What to produce >> Select all lines holding the word "lifts" from the entries that follow.

■ ■ ■ ■ ■

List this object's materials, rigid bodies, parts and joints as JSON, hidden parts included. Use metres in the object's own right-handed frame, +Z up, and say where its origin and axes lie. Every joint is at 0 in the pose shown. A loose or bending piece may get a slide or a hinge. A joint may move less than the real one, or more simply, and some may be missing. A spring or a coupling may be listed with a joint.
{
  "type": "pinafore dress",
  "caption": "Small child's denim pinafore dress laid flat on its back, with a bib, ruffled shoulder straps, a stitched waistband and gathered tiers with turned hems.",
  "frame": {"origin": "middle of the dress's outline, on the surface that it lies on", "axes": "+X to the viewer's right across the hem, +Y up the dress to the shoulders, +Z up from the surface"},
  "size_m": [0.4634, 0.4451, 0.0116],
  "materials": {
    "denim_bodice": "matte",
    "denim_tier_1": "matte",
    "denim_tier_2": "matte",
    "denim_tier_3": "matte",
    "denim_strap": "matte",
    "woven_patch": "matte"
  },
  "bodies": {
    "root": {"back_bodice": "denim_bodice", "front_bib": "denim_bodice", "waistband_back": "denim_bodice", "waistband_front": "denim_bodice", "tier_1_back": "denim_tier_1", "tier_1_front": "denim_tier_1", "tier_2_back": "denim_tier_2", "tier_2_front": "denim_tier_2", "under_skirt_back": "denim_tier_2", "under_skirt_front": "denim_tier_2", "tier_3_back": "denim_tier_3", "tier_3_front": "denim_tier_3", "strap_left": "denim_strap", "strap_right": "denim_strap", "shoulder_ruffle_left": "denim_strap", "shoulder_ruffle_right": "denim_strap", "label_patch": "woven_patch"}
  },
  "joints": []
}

■ ■ ■ ■ ■

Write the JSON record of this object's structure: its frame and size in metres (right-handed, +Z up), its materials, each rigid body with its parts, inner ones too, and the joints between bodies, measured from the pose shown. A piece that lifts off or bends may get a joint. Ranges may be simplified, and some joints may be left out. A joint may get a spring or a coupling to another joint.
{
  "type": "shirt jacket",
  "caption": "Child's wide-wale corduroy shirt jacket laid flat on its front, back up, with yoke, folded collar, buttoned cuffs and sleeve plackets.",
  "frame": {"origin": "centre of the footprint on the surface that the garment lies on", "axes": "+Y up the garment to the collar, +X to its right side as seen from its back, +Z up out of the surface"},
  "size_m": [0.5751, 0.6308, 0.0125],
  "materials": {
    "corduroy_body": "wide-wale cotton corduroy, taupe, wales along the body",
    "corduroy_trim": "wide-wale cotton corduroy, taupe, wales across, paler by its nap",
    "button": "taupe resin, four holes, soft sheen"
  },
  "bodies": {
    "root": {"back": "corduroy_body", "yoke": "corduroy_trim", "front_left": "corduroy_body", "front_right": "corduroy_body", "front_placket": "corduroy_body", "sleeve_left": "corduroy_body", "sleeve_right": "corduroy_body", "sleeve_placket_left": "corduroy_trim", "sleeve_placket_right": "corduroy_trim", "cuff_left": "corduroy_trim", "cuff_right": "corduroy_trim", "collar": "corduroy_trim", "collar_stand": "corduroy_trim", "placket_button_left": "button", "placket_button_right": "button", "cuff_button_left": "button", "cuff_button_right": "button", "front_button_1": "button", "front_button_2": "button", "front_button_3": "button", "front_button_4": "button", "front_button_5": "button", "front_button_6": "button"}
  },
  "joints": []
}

■ ■ ■ ■ ■

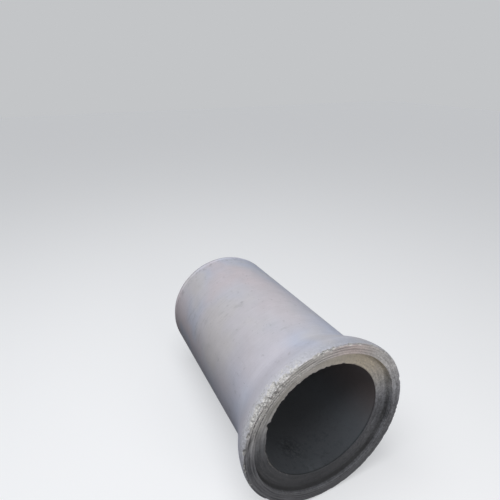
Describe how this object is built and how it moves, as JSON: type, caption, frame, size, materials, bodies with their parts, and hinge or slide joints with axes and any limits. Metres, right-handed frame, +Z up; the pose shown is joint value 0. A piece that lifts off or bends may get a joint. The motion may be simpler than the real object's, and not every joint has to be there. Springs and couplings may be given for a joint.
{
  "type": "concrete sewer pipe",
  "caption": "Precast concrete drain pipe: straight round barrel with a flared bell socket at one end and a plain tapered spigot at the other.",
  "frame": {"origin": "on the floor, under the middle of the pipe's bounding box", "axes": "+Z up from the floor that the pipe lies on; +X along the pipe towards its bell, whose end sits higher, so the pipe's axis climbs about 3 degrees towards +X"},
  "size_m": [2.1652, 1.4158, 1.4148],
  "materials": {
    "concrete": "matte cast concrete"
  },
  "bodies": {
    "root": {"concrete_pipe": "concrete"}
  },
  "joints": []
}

■ ■ ■ ■ ■

Finished task >>
Write the JSON record of this object's structure: its frame and size in metres (right-handed, +Z up), its materials, each rigid body with its parts, inner ones too, and the joints between bodies, measured from the pose shown. A piece that lifts off or bends may get a joint. Ranges may be simplified, and some joints may be left out. A joint may get a spring or a coupling to another joint.
Describe how this object is built and how it moves, as JSON: type, caption, frame, size, materials, bodies with their parts, and hinge or slide joints with axes and any limits. Metres, right-handed frame, +Z up; the pose shown is joint value 0. A piece that lifts off or bends may get a joint. The motion may be simpler than the real object's, and not every joint has to be there. Springs and couplings may be given for a joint.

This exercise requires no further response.